I travelled yesterday to the west coast for a family event this weekend. Yes - I flew - and despite Mister Mix’s previous column, all went smoothly and Mrs. Wypoxic and I survived.

That is until we figuratively met our match at the rental car counter and caught a glimpse into the pit-of-despair that we call late-stage capitalism customer service.

I had rented a car online with Thrifty, which is owned by Hertz. I am both a Hertz Gold member and a Thrifty Blue Cip member.

We landed in a big city airport and the debacle began. First, we (me, spouse and sister-in-law) had to overcome the journey to the rental car center itself. Three escalators, two terminals, Air Train and enough steps to trick my Apple Health app average into thinking I didn’t need to walk again for the next year.

In the process of the online rental, Thrifty promised me that I could skip the line at the counter upon arrival, choose my vehicle online and go straight to the garage to pick up my car. I must have received 10 emails and 5 texts reminding me of this special benefit just for Blue Chip members.

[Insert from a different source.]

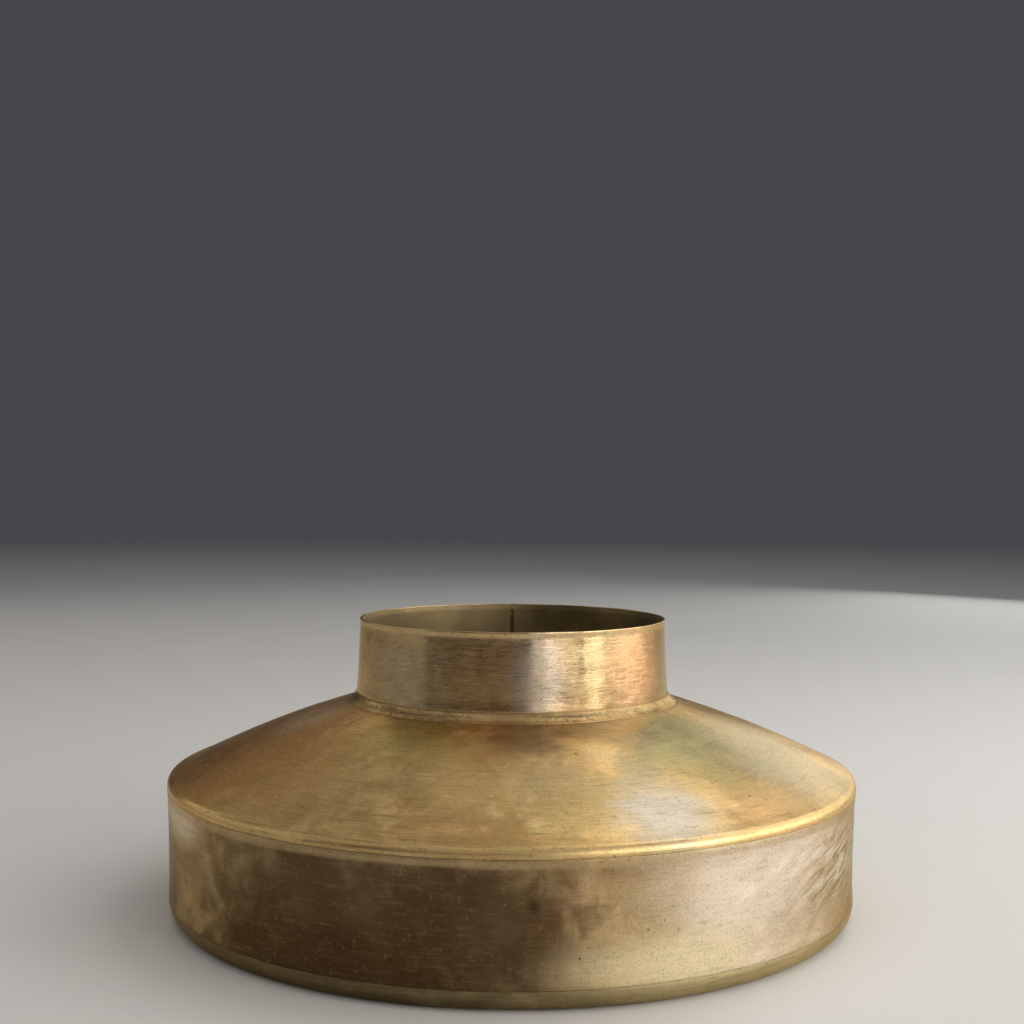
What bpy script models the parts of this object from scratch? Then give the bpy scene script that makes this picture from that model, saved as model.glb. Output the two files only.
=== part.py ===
"""Brass planter pot: a squat drum with a sloping shoulder and a short open neck.

The pot is sheet brass, built as a metalworker would build it: a rolled neck band,
a spun shoulder, a rolled drum band and a dished base. The shoulder and the base
each have a joggled spigot that slides inside a band, and brazing fillets close the
joints. The two rolled bands are butted and brazed along the back of the pot.

Metres, +Z up. The origin is the middle of the footprint, on the surface that the
pot stands on. The back of the pot, with its seams, is at +Y.
"""

import math

import bmesh
import bpy
from mathutils import Matrix, Vector

# Driving dimensions, metres
SHEET = 0.001  # thickness of the brass sheet
FIT_GAP = 0.0003  # clearance between neighbouring pieces
ROUND_STEPS = 64  # facets around every turned piece

HEIGHT = 0.1373
LIP_RADIUS = 0.0742
NECK_FOOT_RADIUS = 0.0759
NECK_FOOT_Z = 0.1009
THROAT_FLANGE_HEIGHT = 0.008  # how far the shoulder reaches up inside the neck
THROAT_BEND_RADIUS = 0.0035

FILLET_TOE_RADIUS = 0.0799  # where the braze around the neck meets the shoulder
SHOULDER_TOP_Z = 0.0975  # height of the shoulder under that toe
SHOULDER_CREASE_Z = 0.0637  # where the straight slope would meet the drum wall
SHOULDER_BELLY = 0.0018  # rise of the slope above a straight line
EDGE_RADIUS = 0.0042  # rounding between the slope and the drum wall

DRUM_RADIUS = 0.165  # at the shoulder edge
DRUM_FOOT_RADIUS = 0.164  # at the base corner
CORNER_RADIUS = 0.008  # rounding of the base corner
SPIGOT_LENGTH = 0.008  # lap of the shoulder and the base inside the drum wall
LEDGE_DROP = SHEET + 0.0001  # straight run beside each spigot, so that the sheet can fold

STANDING_RING_WIDTH = 0.010  # flat ring that the pot stands on
PUSH_UP_RUN = 0.010  # width of the slope from that ring to the raised middle
PUSH_UP = 0.003  # rise of the middle of the base

FILLET_RISE = 0.0007  # height of the neck braze above the foot of the neck band
FILLET_HOLLOW = 0.0008  # how far the neck braze's hollow face stays from its corner
LAP_BRAZE_WIDTH = 0.0007
LAP_BRAZE_HEIGHT = 0.0022
SEAM_WIDTH = 0.0014  # width of the filler in the back seams

SLOPE_POINTS = 10
BEND_POINTS = 5
LINEAR_TOLERANCE = 0.0001


def arc(centre, radius, start, end, count):
    """Points (r, z) on an arc, both ends included, with angles in degrees."""
    angles = [math.radians(start + (end - start) * i / (count - 1)) for i in range(count)]
    return [(centre[0] + radius * math.cos(a), centre[1] + radius * math.sin(a)) for a in angles]


def bowed_line(start, end, rise, count):
    """Points from start to end on a line bowed to its left by rise at the middle."""
    run, drop = end[0] - start[0], end[1] - start[1]
    length = math.hypot(run, drop)
    normal = (-drop / length, run / length)
    points = []
    for i in range(count):
        t = i / (count - 1)
        bow = 4 * rise * t * (1 - t)
        points.append((start[0] + run * t + normal[0] * bow, start[1] + drop * t + normal[1] * bow))
    return points


def neck_radius(z):
    """Outer radius of the neck band, which flares a little towards its foot."""
    t = (HEIGHT - z) / (HEIGHT - NECK_FOOT_Z)
    return LIP_RADIUS + (NECK_FOOT_RADIUS - LIP_RADIUS) * t


# Slope of the shoulder, worked out from the driving dimensions
SLOPE_ANGLE = math.atan2(SHOULDER_TOP_Z - SHOULDER_CREASE_Z, DRUM_RADIUS - FILLET_TOE_RADIUS)
SLOPE_LENGTH = math.hypot(SHOULDER_TOP_Z - SHOULDER_CREASE_Z, DRUM_RADIUS - FILLET_TOE_RADIUS)
BELLY_ANGLE = math.atan(4 * SHOULDER_BELLY / SLOPE_LENGTH)
TOP_SLOPE = SLOPE_ANGLE - BELLY_ANGLE
EDGE_SLOPE = SLOPE_ANGLE + BELLY_ANGLE
EDGE_SETBACK = EDGE_RADIUS * math.tan((math.pi / 2 - EDGE_SLOPE) / 2)
EDGE_Z = SHOULDER_CREASE_Z - EDGE_SETBACK  # bottom of the rounded edge
EDGE_START = (
    DRUM_RADIUS - EDGE_SETBACK * math.cos(EDGE_SLOPE),
    SHOULDER_CREASE_Z + EDGE_SETBACK * math.sin(EDGE_SLOPE),
)

# Heights of the laps
UPPER_LEDGE_Z = EDGE_Z - LEDGE_DROP
WALL_HEAD_Z = UPPER_LEDGE_Z - FIT_GAP
LOWER_LEDGE_Z = CORNER_RADIUS + LEDGE_DROP
WALL_FOOT_Z = LOWER_LEDGE_Z + FIT_GAP
UPPER_SPIGOT_END = UPPER_LEDGE_Z - SPIGOT_LENGTH
LOWER_SPIGOT_END = LOWER_LEDGE_Z + SPIGOT_LENGTH


def wall_radius(z):
    """Outer radius of the drum wall, which narrows a little towards the base."""
    t = (EDGE_Z - z) / (EDGE_Z - CORNER_RADIUS)
    return DRUM_RADIUS + (DRUM_FOOT_RADIUS - DRUM_RADIUS) * min(max(t, 0.0), 1.0)


def spigot_radius(z):
    """Outer radius of a spigot, which fits inside the drum wall."""
    return wall_radius(z) - SHEET - FIT_GAP


def throat_bend(clearance=0.0):
    """Points of the bend from the throat flange to the slope, or of a parallel a clearance outside it."""
    flange = NECK_FOOT_RADIUS - SHEET - FIT_GAP
    end_radius = flange + THROAT_BEND_RADIUS * (1 - math.sin(TOP_SLOPE))
    end_z = SHOULDER_TOP_Z + (FILLET_TOE_RADIUS - end_radius) * math.tan(TOP_SLOPE)
    centre = (flange + THROAT_BEND_RADIUS, end_z + THROAT_BEND_RADIUS * math.cos(TOP_SLOPE))
    radius = THROAT_BEND_RADIUS - clearance
    return arc(centre, radius, 180, 270 - math.degrees(TOP_SLOPE), BEND_POINTS)


def neck_outline():
    """Outer side of the neck band, from the lip down."""
    return [(LIP_RADIUS, HEIGHT), (NECK_FOOT_RADIUS, NECK_FOOT_Z)]


def shoulder_outline():
    """Outer side of the shoulder: throat flange, slope, rounded edge, ledge and spigot."""
    flange_top = NECK_FOOT_Z + THROAT_FLANGE_HEIGHT
    toe = (FILLET_TOE_RADIUS, SHOULDER_TOP_Z)
    edge_centre = (DRUM_RADIUS - EDGE_RADIUS, EDGE_Z)
    return [
        (neck_radius(flange_top) - SHEET - FIT_GAP, flange_top),
        *throat_bend(),
        *bowed_line(toe, EDGE_START, SHOULDER_BELLY, SLOPE_POINTS),
        *arc(edge_centre, EDGE_RADIUS, 90 - math.degrees(EDGE_SLOPE), 0, BEND_POINTS + 1)[1:],
        (DRUM_RADIUS, UPPER_LEDGE_Z),
        (spigot_radius(UPPER_LEDGE_Z), UPPER_LEDGE_Z),
        (spigot_radius(UPPER_SPIGOT_END), UPPER_SPIGOT_END),
    ]


def wall_outline():
    """Outer side of the drum wall, from its head to its foot."""
    return [(wall_radius(WALL_HEAD_Z), WALL_HEAD_Z), (wall_radius(WALL_FOOT_Z), WALL_FOOT_Z)]


def base_outline():
    """Outer side of the base: spigot, ledge, corner, standing ring and raised middle."""
    corner_centre = (DRUM_FOOT_RADIUS - CORNER_RADIUS, CORNER_RADIUS)
    ring_inner = corner_centre[0] - STANDING_RING_WIDTH
    return [
        (spigot_radius(LOWER_SPIGOT_END), LOWER_SPIGOT_END),
        (spigot_radius(LOWER_LEDGE_Z), LOWER_LEDGE_Z),
        (DRUM_FOOT_RADIUS, LOWER_LEDGE_Z),
        *arc(corner_centre, CORNER_RADIUS, 0, -90, BEND_POINTS + 2),
        (ring_inner, 0.0),
        (ring_inner - PUSH_UP_RUN, PUSH_UP),
        (0.0, PUSH_UP),
    ]


def neck_braze_outline():
    """Section of the fillet that stands in the corner between the neck and the shoulder."""
    top = Vector((NECK_FOOT_RADIUS + FIT_GAP, NECK_FOOT_Z + FILLET_RISE))
    toe = Vector((FILLET_TOE_RADIUS + FIT_GAP, SHOULDER_TOP_Z + FIT_GAP))
    root = Vector((top.x + FILLET_HOLLOW, toe.y + 2 * FILLET_HOLLOW))
    face = []
    for i in range(BEND_POINTS):
        t = i / (BEND_POINTS - 1)
        face.append(tuple((1 - t) ** 2 * top + 2 * t * (1 - t) * root + t**2 * toe))
    under = [point for point in reversed(throat_bend(FIT_GAP)) if point[0] > top.x + FIT_GAP]
    return [*face, *under, (top.x, under[-1][1] + 2 * FIT_GAP)]


def lap_braze_outline(end_z, direction):
    """Section of the fillet that closes a spigot's free end against the drum wall.

    direction is -1 below the shoulder's spigot and +1 above the base's.
    """
    near = end_z + direction * FIT_GAP
    far = near + direction * LAP_BRAZE_HEIGHT
    outer_near = spigot_radius(near)
    section = [
        (outer_near - LAP_BRAZE_WIDTH, near),
        (outer_near, near),
        (spigot_radius(far), far),
    ]
    return section if direction < 0 else section[::-1]


def make_material(name, colour, roughness):
    """A metallic Principled material."""
    material = bpy.data.materials.new(name)
    material.use_nodes = True
    shader = material.node_tree.nodes["Principled BSDF"]
    shader.inputs["Base Color"].default_value = (*colour, 1.0)
    shader.inputs["Roughness"].default_value = roughness
    shader.inputs["Metallic"].default_value = 1.0
    material.diffuse_color = (*colour, 1.0)
    return material


def add_object(name, mesh, material, collection):
    """Links a new object with one material."""
    obj = bpy.data.objects.new(name, mesh)
    mesh.materials.append(material)
    collection.objects.link(obj)
    return obj


def turned(name, outline, material, collection, closed=False):
    """A piece turned from an outline of (r, z) points, top to bottom down its outer side.

    An open outline becomes a shell of sheet thickness, grown inwards. A closed one
    is the whole section of a solid ring.
    """
    mesh = bpy.data.meshes.new(name)
    edges = [(i, i + 1) for i in range(len(outline) - 1)]
    if closed:
        edges.append((len(outline) - 1, 0))
    mesh.from_pydata([(r, 0.0, z) for r, z in outline], edges, [])
    obj = add_object(name, mesh, material, collection)
    screw = obj.modifiers.new("Turn", "SCREW")
    screw.axis = "Z"
    screw.steps = screw.render_steps = ROUND_STEPS
    screw.use_merge_vertices = True
    screw.merge_threshold = LINEAR_TOLERANCE
    screw.use_smooth_shade = True
    if not closed:
        solidify = obj.modifiers.new("Sheet", "SOLIDIFY")
        solidify.thickness = SHEET
        solidify.offset = -1.0
        solidify.use_even_offset = True
    return obj


def box_mesh(name, size):
    """A box mesh of the given size, centred on its own origin."""
    mesh = bpy.data.meshes.new(name)
    bm = bmesh.new()
    bmesh.ops.create_cube(bm, size=1.0, matrix=Matrix.Diagonal((*size, 1.0)))
    bm.to_mesh(mesh)
    bm.free()
    return mesh


def seam(name, band, head, foot, material, collection, cutters):
    """Slits a rolled band along its back and fills the slit with a strip of braze.

    head and foot are the (r, z) ends of the band's outer side.
    """
    lean = math.atan2(foot[0] - head[0], head[1] - foot[1])
    length = math.hypot(head[0] - foot[0], head[1] - foot[1])
    middle = Vector((0.0, (head[0] + foot[0] - SHEET) / 2, (head[1] + foot[1]) / 2))
    strip_mesh = box_mesh(name, (SEAM_WIDTH, SHEET, length - 2 * FIT_GAP))
    strip = add_object(name, strip_mesh, material, collection)
    strip.location = middle
    strip.rotation_euler.x = lean

    slit_size = (SEAM_WIDTH + 2 * FIT_GAP, SHEET * 8, length * 1.5)
    cutter = bpy.data.objects.new(name + "_slit", box_mesh(name + "_slit", slit_size))
    cutter.location = middle
    cutter.hide_render = True
    cutter.display_type = "WIRE"
    cutters.objects.link(cutter)
    cut = band.modifiers.new("Seam", "BOOLEAN")
    cut.operation = "DIFFERENCE"
    cut.object = cutter
    return strip


def build():
    """Builds the whole pot."""
    for obj in list(bpy.data.objects):
        bpy.data.objects.remove(obj, do_unlink=True)
    pot = bpy.data.collections.new("Brass planter pot")
    cutters = bpy.data.collections.new("Cutters")
    for collection in (pot, cutters):
        bpy.context.scene.collection.children.link(collection)

    neck_brass = make_material("Neck brass", (0.36, 0.24, 0.12), 0.30)
    shoulder_brass = make_material("Shoulder brass", (0.47, 0.33, 0.12), 0.34)
    wall_brass = make_material("Wall brass", (0.40, 0.28, 0.13), 0.30)
    base_brass = make_material("Base brass", (0.33, 0.25, 0.12), 0.38)
    filler = make_material("Brazing filler", (0.55, 0.41, 0.20), 0.42)

    neck = turned("neck_collar", neck_outline(), neck_brass, pot)
    turned("neck_braze", neck_braze_outline(), filler, pot, closed=True)
    seam("neck_seam_braze", neck, *neck_outline(), filler, pot, cutters)

    turned("shoulder_shell", shoulder_outline(), shoulder_brass, pot)
    turned("shoulder_braze", lap_braze_outline(UPPER_SPIGOT_END, -1), filler, pot, closed=True)

    wall = turned("drum_wall", wall_outline(), wall_brass, pot)
    seam("wall_seam_braze", wall, *wall_outline(), filler, pot, cutters)

    turned("base_pan", base_outline(), base_brass, pot)
    turned("base_braze", lap_braze_outline(LOWER_SPIGOT_END, 1), filler, pot, closed=True)


build()
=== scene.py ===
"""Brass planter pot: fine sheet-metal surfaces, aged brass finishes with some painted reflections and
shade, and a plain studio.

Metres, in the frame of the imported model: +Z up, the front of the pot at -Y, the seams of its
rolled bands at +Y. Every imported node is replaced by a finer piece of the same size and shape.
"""

import logging
import math
from dataclasses import dataclass
from enum import Enum
from typing import Sequence

import bmesh
import bpy
from mathutils import Euler, Matrix, Vector, noise


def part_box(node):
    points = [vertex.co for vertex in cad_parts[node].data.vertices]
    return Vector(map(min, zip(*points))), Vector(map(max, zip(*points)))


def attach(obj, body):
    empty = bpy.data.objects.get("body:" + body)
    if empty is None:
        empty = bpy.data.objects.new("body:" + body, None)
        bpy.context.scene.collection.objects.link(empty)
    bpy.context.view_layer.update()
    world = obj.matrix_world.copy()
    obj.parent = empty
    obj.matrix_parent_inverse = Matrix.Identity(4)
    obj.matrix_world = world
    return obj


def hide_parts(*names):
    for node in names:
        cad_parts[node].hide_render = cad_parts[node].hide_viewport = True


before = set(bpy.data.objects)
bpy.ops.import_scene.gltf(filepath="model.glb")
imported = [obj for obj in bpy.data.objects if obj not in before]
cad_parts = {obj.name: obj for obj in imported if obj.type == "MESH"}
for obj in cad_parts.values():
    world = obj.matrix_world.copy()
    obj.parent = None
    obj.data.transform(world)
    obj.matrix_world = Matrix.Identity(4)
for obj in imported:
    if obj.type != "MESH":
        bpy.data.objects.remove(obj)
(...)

Yet, every time I tried to do just that - choose my vehicle - I received an error message that simply said “Bad Error”. WTF does that even mean? Are there “good” errors?

The end result after our marathon trek to the rental car center (I didn’t even bring my trekking poles - who knew they’d be needed) was the realization that we had to wait in the line at the rental car counter. It was a pretty standard counter with 6 or 7 computer stations. At the prime time we arrived - around 6:30PM - there were exactly 2 agents behind the counter, and already 20ish people in line.

Waiting. Waiting. Waiting. After about 15-20 minutes with literally zero movement (and the people being helped by the counter agents when we arrived in line still being helped by the counter agents while we stood in line), I was already fraying at the edges. Mrs. Wypoxic (who excel at being happy in the moment) counseled patience, knowing me all too well. Fat chance.

So I devised a plan. They would keep our place in line while I went to the Hertz Gold booth in the garage and see if I could expedite things that way. It took me 5 minutes to jog to the Hertz booth where the was literally no one waiting in line. 10 minutes of haggling later, I had accomplished… nothing. Defeated, I jogged back to the Thrifty line.

Eventually, another counter agent came out to help. Three now out of 7 stations. A .430 batting average - Hall of Fame numbers if we were playing baseball. Not so much for renting a car.

On the plus side, we did get to know the people in line around us - a Gov’t Policy professor at Cornell and her three kids, and a couple of businesspeople experiencing the same angst as me.

Suddenly, a 4th agent appeared at the far end of the counter. He sat down at his workstation and typed - for 10 minutes - but never called the next person in line. Eventually, my sister-in-law walked down to see if he was available. He told her he wasn’t ready yet and to wait our turn in line. turns out, he was never “ready” as he eventually took a phone call, chatted for another 5 minutes or so and then got up and… left.

Eventually - 1 hour after getting in line, we made it to the counter. I had prepaid the reservation, so things moved quickly. the agent was actually very nice, and while I told her I knew it wasn’t her fault, the experience was, to say the least, not great. She told me I would be getting an email to review our experience and she wanted me to be honest about how bad things were because the frontline agents had been complaining about the sane long lines that produced irate customers and the burden fell on them. She thought maybe if customers relayed their negative experience, things might change.

Right 🙄

After having missed the Friday night dinner we were supposed to attend, we picked up our car and drove to the hotel.

And of course, as we arrived at the hotel, I received that critical must-have text from Thrifty that my car was ready to be picked up.

Welcome to late-stage capitalism customer service in the greatest country on earth.